Print exactly the part opening with the line containing "nodes += make_nut(doc, size, level)" and closing with the line containing "zip(*points))), Vector(map(max, zip(*points)))", with both of those lines included.

┄┄┄┄┄┄┄┄┄┄

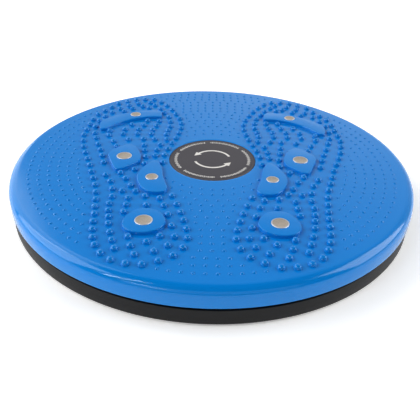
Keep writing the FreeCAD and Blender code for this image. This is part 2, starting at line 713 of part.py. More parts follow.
def make_nut(doc, size, level):
    """The locking nut: a hexagon with a round collar under it, bored for the bolt."""
    hexagon = add_prism(doc, "nut_hexagon", size, size.nut_height, level.nut_under)
    bore = size.bolt_radius + size.thread_clearance
    collar = add_cylinder(doc, "nut_collar", bore + size.nut_collar_wall,
                          size.nut_collar_height + size.nut_height / 2,
                          level.nut_under - size.nut_collar_height)
    blank = doc.addObject("Part::Fuse", "nut_blank")
    blank.Base = hexagon
    blank.Tool = collar
    thread = add_cylinder(doc, "nut_bore", bore, size.top_height, ZERO)
    nut = doc.addObject("Part::Cut", "lock_nut")
    nut.Base = blank
    nut.Tool = thread
    return [nut]


def make_washers(doc, size, level):
    """The washers under the bolt's head and above the nut."""
    washers = []
    for name, low in (("head_washer", level.top_web_upper), ("nut_washer", level.nut_upper)):
        high = low + size.washer_wall
        washers.append(turned_body(doc, name, [
            (level.bolt_hole, low),
            (size.washer_radius, low),
            (size.washer_radius, high),
            (level.bolt_hole, high),
        ]))
    return washers


def check_document(doc, nodes):
    """Stop where a feature failed or a node's shape is not a sound solid."""
    for item in doc.Objects:
        if "Invalid" in item.State or "Error" in item.State:
            raise RuntimeError(item.Label + " could not be built")
    for node in nodes:
        if node.Shape.isNull() or not node.Shape.isValid() or not node.Shape.Solids:
            raise RuntimeError(node.Label + " has no sound shape")


def write_parts(nodes):
    os.makedirs("parts", exist_ok=True)
    for node in nodes:
        node.Shape.exportStep("parts/" + node.Label + ".step")
        print(node.Label, "solids", len(node.Shape.Solids), "volume", round(node.Shape.Volume, 1))


def main():
    doc = FreeCAD.newDocument("waist_twisting_disc")
    size = Sheet(doc)
    level = Levels(size)
    nodes = []
    nodes += make_base_disc(doc, size, level)
    nodes += make_feet(doc, size, level)
    nodes += make_bush(doc, size, level)
    nodes += make_retainer(doc, size, level)
    nodes += make_balls(doc, size, level)
    nodes += make_top_disc(doc, size, level)
    nodes += make_label(doc, size, level)
    nodes += make_magnets(doc, size, level)
    nodes += make_bolt(doc, size, level)
    nodes += make_nut(doc, size, level)
    nodes += make_washers(doc, size, level)
    doc.recompute()
    check_document(doc, nodes)
    write_parts(nodes)


main()
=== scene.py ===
"""Waist twisting disc: the visible model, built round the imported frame.

The blue top turns on a ring of steel balls over a black base. The frame's origin is on the floor
under the centre, +Z is up and the toes point along +Y. Sizes are in millimetres until a mesh is
made, and every mesh is in metres.
"""

import logging
import math
from dataclasses import dataclass
from enum import Enum
from typing import Callable, Sequence

import bmesh
import bpy
from mathutils import Matrix, Vector


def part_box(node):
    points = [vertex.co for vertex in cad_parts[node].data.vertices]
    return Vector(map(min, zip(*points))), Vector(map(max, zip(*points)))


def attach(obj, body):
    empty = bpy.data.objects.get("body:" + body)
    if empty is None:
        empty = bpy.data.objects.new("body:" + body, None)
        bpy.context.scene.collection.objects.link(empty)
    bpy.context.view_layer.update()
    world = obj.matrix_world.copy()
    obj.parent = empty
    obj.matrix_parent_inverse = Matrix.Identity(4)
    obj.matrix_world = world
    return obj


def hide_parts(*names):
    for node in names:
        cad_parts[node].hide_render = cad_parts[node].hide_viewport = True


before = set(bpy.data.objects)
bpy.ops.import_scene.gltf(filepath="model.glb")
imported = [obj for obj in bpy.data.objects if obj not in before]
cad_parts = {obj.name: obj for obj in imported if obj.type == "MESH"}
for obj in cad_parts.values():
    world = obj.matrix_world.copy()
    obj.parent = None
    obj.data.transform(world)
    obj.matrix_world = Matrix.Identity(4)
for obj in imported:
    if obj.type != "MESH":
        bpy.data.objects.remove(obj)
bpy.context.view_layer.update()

MM = 0.001
FULL_TURN = 2 * math.pi
FEET = (1, -1)

# Points closer than the first are made one; points within the second lie on the same edge or face.
WELD = 0.001 * MM
CLOSE = 0.01 * MM

# What both halves share, in millimetres: radii of the race, its ball track, the hubs and the ribs.
RACE = (84.0, 96.0)
TRACK = (90.0, 12.5, 3.15)
HUB = 13.0
RIB_COUNT = 12
RIB_WALL = 2.0
RIB_BITE = 0.6
RIB_EDGE = 0.3

# How many sides the turned pieces have.
DISC_SEGMENTS = 216
LABEL_SEGMENTS = 128
FOOT_SEGMENTS = 64
MAGNET_SEGMENTS = 48
NUB_SEGMENTS = 12
FINE_NUB_SEGMENTS = 8

Place = tuple[float, float]
Ring = tuple[float, float]

log = logging.getLogger("twisting_disc")


class Body(Enum):
    """The bodies of the frame that a piece made here rides on."""

    BASE = "base"
    TOP = "top"


class Slot(Enum):
    """The record's material slots of the pieces made here."""

    BLUE_TOP = "blue_top"
    LABEL = "label"
    MAGNET = "magnet"
    BLACK_BASE = "black_base"
    FOOT_RUBBER = "foot_rubber"


def linear(hex_colour: str) -> tuple[float, float, float, float]:
    """Turns an sRGB hex colour to linear light.

    Args:
        hex_colour: six hex digits after a hash sign.

    Returns:
        Red, green, blue and full alpha.
    """
    levels = [int(hex_colour[i:i + 2], 16) / 255 for i in (1, 3, 5)]
    return (*(v / 12.92 if v <= 0.04045 else ((v + 0.055) / 1.055) ** 2.4 for v in levels), 1.0)


def add_node(tree: bpy.types.NodeTree, kind: str, settings: dict | None = None,
             feeds: dict | None = None) -> bpy.types.Node:
    """Adds one shader node.

    Args:
        tree: the material's or world's node tree.
        kind: the node's type.
        settings: properties of the node; "stops" are the positions and colours of a ramp.
        feeds: for each input, a value or the output that is linked to it.

    Returns:
        The new node.
    """
    node = tree.nodes.new(kind)
    for key, value in (settings or {}).items():
        if key != "stops":
            setattr(node, key, value)
            continue
        ramp = node.color_ramp
        while len(ramp.elements) < len(value):
            ramp.elements.new(1.0)
        for element, (position, colour) in zip(ramp.elements, value):
            element.position = position
            element.color = colour
    for key, value in (feeds or {}).items():
        if isinstance(value, bpy.types.NodeSocket):
            tree.links.new(value, node.inputs[key])
        else:
            node.inputs[key].default_value = value
    return node


def add_noise(place: bpy.types.NodeSocket, scale: float, detail: float,
              roughness: float) -> bpy.types.NodeSocket:
    """Adds cloudy noise.

    Args:
        place: where the noise is read.
        scale: how many blotches there are to a unit of the place.
        detail: how many finer layers it has.
        roughness: how strong the finer layers are.

    Returns:
        The height of the noise, from 0 to 1.
    """
    noise = add_node(place.id_data, "ShaderNodeTexNoise", feeds={
        "Vector": place, "Scale": scale, "Detail": detail, "Roughness": roughness})
    return noise.outputs["Fac"]


def grey(level: float) -> tuple[float, float, float, float]:
    """Gives an even grey in linear light."""
    return (level, level, level, 1.0)


# Finishes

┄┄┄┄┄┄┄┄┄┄

**THE COMPLETED TASK**
    nodes += make_nut(doc, size, level)
    nodes += make_washers(doc, size, level)
    doc.recompute()
    check_document(doc, nodes)
    write_parts(nodes)


main()
=== scene.py ===
"""Waist twisting disc: the visible model, built round the imported frame.

The blue top turns on a ring of steel balls over a black base. The frame's origin is on the floor
under the centre, +Z is up and the toes point along +Y. Sizes are in millimetres until a mesh is
made, and every mesh is in metres.
"""

import logging
import math
from dataclasses import dataclass
from enum import Enum
from typing import Callable, Sequence

import bmesh
import bpy
from mathutils import Matrix, Vector


def part_box(node):
    points = [vertex.co for vertex in cad_parts[node].data.vertices]
    return Vector(map(min, zip(*points))), Vector(map(max, zip(*points)))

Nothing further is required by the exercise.